Winner of a number of awards for some of her earlier children's and young-adult novels such as Maggot Moon and I, Coriander, Sally Gardner is back on top form with The Door That Led To Where (Hot Key Books, £6.99), now available in paperback. In the simplest of classifications this would qualify as a "time slip" novel, though such a reductive description does little to convey its richness and variety as it moves effortlessly between two Londons: the city in its contemporary guise and the re-imagined city of 1830.

Providing the link between the two is 16-year-old AJ Flynn, son of a feckless and abusive mother, disenchanted with school and examinations and, it would seem, destined for the scrapheap that Slim, one of his friends, describes as “the electronic jungle of despair”.
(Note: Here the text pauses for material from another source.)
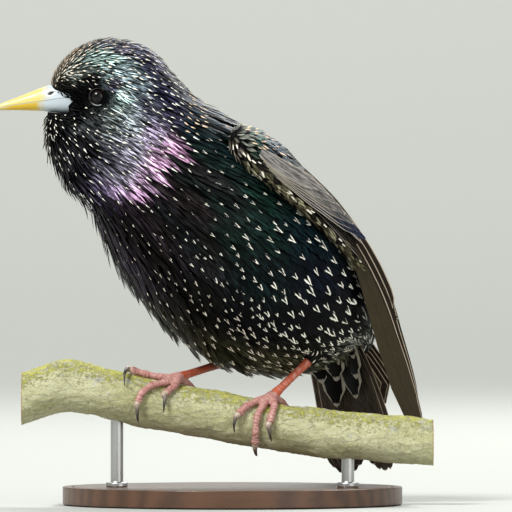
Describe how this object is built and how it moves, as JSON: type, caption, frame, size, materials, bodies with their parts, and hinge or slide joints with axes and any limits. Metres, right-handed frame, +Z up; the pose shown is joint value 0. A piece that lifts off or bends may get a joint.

He is rescued from such a fate when, unexpectedly perhaps, he finds a job as an apprentice clerk in a law firm, but rather than offering a way out of his situation it is merely the prelude to a sequence of events that see him take a step back in time to a London strongly redolent of a Victorian novel (AJ, we have been told earlier, had always been a reader with a particular fondness for Dickens, a fondness Gardner clearly shares).

The transition between the boy’s two environments is facilitated by his finding of a key, curiously bearing his name, in the archives of his new employer. Where is the door the key will fit, will he find it and what lies beyond it?

The answers to these questions provide the opportunity for a narrative which, its slow start notwithstanding, is typified by its liveliness, both in its complex plotting and the diversity of its huge cast.

What emerges most strongly from this impressive combination is a sense that, in spite of their obvious differences, AJ’s two worlds have much on common, not least in the way in which, too quickly, they are prone to dismiss those often labelled recalcitrant misfits.